Trans-splicing, which involves the addition of a short leader sequence to the 5′-end of mRNA, is an essential step in the maturation of most mRNAs in nematodes and several other invertebrates and protozoa (reviewed in
[70]). Our analysis identified the
B. malayi orthologs of two known components (SL30p and SL95p) required for
in vitro RNA
trans-splicing in embryonic lysates from the human nematode
Ascaris lumbricoides [71]. Recently, orthologs of these two genes in
C. elegans (
sut-1 and
sna-2 respectively) have also been implicated in RNA
trans-splicing
[72]. Additionally, we identified an ortholog of
C. elegans ego-1, which belongs to a family of RNA-directed RNA polymerases.
ego-1 is essential for viability and fertility and in particular plays a crucial role in germline development, where it promotes cell proliferation, meiosis, and gametogenesis. It is thought that EGO-1 influences all these distinct processes by inducing and reinforcing germline RNAi of specific genes
[73]–
[75]. While many components of the RNAi pathway appear to be missing from the
B. malayi genome, most notably the spreading machinery
[11], presence of
ego-1 suggests conservation of the role of this class of RNA-directed RNA polymerases in germline silencing across Nematoda.
In addition to drug target discovery, our method highlights proteins participating in biological processes that are necessarily conserved across parasitic and free-living worms; in the case of
B. malayi and the sequenced Caenorhabditids these processes span an evolutionary distance of 350 million years since their last common ancestor
[11]. This substantially extends our confidence in identifying nematode-centric processes over those conserved only between the Caenorhabditid genomes. Significantly, 50% of the targets were annotated as hypothetical proteins. These may participate in completely novel nematode processes and are worthy of further study.
The recently completed draft genomic sequence of B. malayi has enabled us to predict potentially essential genes and apply a method for rational drug target discovery.
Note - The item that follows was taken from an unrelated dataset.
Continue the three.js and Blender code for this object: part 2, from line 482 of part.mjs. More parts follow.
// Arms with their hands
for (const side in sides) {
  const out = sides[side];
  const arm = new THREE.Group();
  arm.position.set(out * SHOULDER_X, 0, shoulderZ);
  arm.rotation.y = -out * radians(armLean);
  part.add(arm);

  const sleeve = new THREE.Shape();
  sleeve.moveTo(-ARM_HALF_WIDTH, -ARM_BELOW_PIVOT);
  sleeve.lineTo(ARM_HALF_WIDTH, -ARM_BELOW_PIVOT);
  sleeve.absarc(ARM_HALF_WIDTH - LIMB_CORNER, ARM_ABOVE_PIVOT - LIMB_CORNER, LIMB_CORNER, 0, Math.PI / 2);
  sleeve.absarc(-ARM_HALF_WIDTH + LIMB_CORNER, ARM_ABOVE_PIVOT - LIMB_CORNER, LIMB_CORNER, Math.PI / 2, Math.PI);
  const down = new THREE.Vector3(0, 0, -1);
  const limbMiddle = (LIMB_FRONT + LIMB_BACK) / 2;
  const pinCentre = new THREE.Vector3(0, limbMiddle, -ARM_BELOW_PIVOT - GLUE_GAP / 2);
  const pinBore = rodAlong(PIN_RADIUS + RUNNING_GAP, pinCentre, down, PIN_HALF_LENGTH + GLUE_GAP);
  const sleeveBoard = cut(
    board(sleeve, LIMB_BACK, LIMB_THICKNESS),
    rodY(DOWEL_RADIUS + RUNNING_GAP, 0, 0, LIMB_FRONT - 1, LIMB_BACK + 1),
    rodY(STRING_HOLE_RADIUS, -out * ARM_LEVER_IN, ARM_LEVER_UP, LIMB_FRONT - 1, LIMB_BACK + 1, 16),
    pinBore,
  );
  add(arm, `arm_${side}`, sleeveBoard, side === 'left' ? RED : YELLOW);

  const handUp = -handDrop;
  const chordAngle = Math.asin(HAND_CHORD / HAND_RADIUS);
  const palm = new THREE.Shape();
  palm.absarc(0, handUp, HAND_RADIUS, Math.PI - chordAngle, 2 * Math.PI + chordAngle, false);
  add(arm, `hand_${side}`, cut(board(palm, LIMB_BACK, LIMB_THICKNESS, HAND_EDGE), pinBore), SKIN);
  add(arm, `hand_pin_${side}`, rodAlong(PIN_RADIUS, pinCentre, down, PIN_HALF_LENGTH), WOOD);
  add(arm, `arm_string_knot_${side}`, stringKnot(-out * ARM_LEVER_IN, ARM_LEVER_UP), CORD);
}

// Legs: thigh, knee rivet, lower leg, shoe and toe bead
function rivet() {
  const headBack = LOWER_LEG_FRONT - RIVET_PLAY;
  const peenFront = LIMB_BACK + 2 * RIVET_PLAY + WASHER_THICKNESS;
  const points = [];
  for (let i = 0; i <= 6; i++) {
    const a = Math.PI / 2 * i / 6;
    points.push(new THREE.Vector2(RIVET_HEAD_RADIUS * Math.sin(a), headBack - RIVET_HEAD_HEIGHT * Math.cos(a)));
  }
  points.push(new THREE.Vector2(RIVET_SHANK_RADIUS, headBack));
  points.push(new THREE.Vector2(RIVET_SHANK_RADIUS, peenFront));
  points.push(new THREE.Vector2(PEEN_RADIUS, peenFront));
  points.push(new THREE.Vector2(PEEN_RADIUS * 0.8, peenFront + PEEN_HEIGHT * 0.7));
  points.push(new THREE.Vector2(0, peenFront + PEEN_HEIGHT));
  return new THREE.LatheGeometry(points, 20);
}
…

In contrast to empirical methods, the bioinformatics approach described herein yields a larger pool of candidates and is not biased, thereby providing a wider range of potential targets. Given the threat of emerging drug resistance resulting from continued reliance on a limited repertoire of available drugs, a wider array of choices for drug targets will be invaluable. The method is also tunable and quickly provides a manageable set of targets for closer analysis. By adjusting the parameters of the comparative sequence analysis, the initial target pool size can be increased or decreased by an order of magnitude. Varying the weights for the factors used in the prioritization scheme can tailor the ranking to the needs of the end-user.
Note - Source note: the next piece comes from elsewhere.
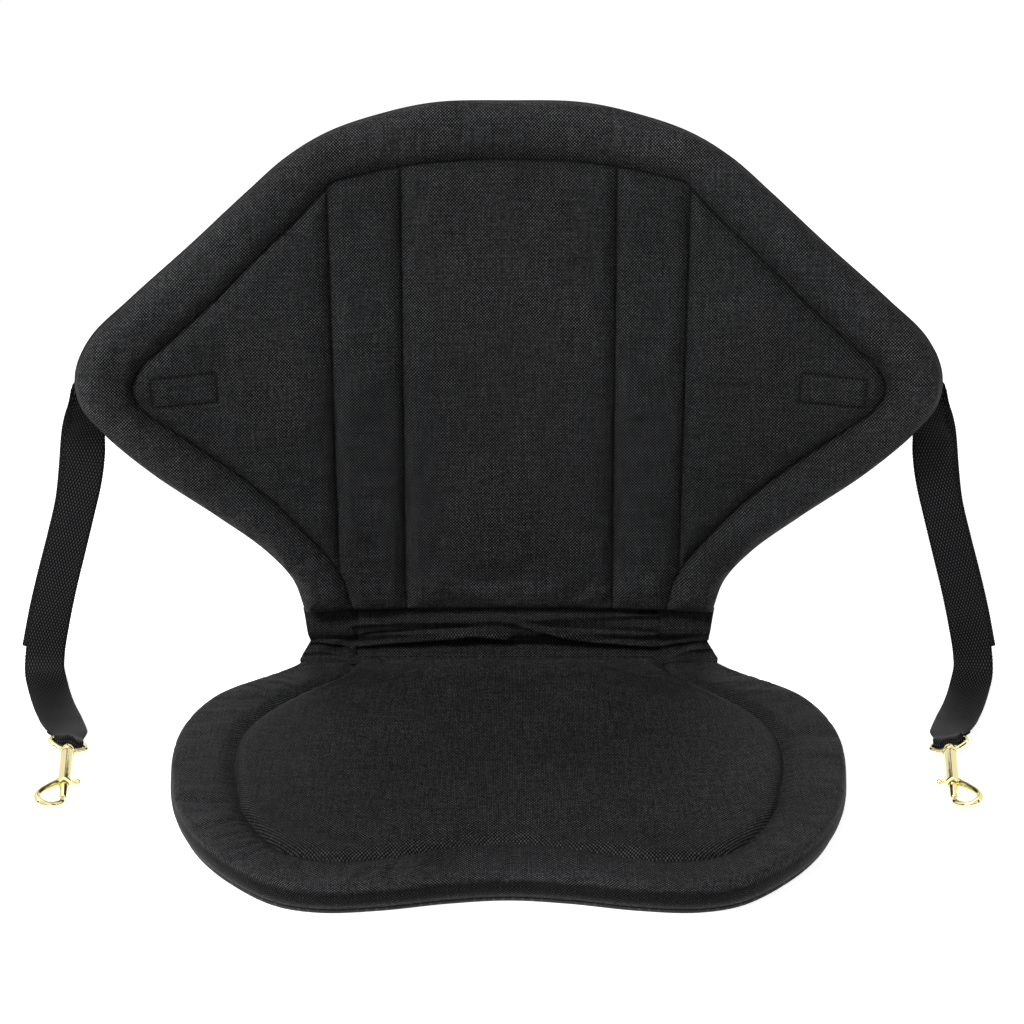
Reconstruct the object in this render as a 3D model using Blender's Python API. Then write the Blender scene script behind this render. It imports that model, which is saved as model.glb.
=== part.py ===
"""Kayak seat: a quilted backrest and a moulded seat pad joined by a cloth web.

Metres, +Z up. The origin is the centre of the seat pad's underside, the front of the seat
faces -Y, and the backrest stands at the rear, leaning back and wrapped forward at its wings.
Two webbing straps hang from the wings to bolt snap hooks that lie on the floor.

Outlines are drawn in millimetres on the right half and mirrored. The backrest is drawn flat,
as (u, v, w): u across, v up its face, w out of its face, and on_back() then bends it.
"""
import math

import bmesh
import bpy
import numpy as np
from mathutils import Matrix, Vector

MM = 0.001
GAP = 0.0003          # clearance between neighbouring solids
SEAM = 0.0014         # width of the valley along a stitch line
BEND = 0.025          # extra points where an outline turns, in metres of outline for each radian
FINE = 400            # points on a finely read outline

# Seat pad
SEAT_WIDTH = 0.390
SEAT_DEPTH = 0.281
SEAT_THICKNESS = 0.018
SEAT_BASE_THICKNESS = 0.0025
SEAT_BASE_MARGIN = 0.003   # the base panel stops this far inside the rim's outline
SEAT_SEAM_SHARE = 0.62     # of the rim's height that the middle pad has at its seam
SEAT_CROWN_SHARE = 1.02    # and at its crown

# Backrest
BACK_WIDTH = 0.532
BACK_HEIGHT = 0.336
BACK_THICKNESS = 0.018
BACK_PAD_THICKNESS = 0.0125
BACK_SEAM_SHARE = 0.42     # of a back pad's thickness that is left at its seam
BOARD_THICKNESS = 0.003
BOARD_MARGIN = 0.0015      # the board stops this far inside the backrest's outline
BOARD_TIP_MARGIN = 0.006   # and this far from its tips
BACK_LEAN = math.radians(7)
WRAP_RADIUS = 0.850
BACK_FOOT = 0.020     # height of the lower seam above the fold
FOLD_BEHIND_SEAT = 0.018
FOLD_HEIGHT = 0.026
CHANNEL_INNER = 0.066
CHANNEL_OUTER = 0.108
STAY_SIDE_ROOM = 0.004      # between a stay and each of its channel's stitch lines
STAY_THICKNESS = 0.002
STAY_ABOVE_FOOT = 0.030
STAY_BELOW_TOP = 0.062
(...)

The basic subtractive filtering methodology is applicable to a wide variety of sequenced pathogens, ranging from microbial species to the metazoan parasite analyzed here. Although it is currently limited by the availability of complete genome sequence and functional genomics data, the rapid pace of technological advancements in these areas will soon overcome those limitations, and we expect this methodology to gain widespread applicability.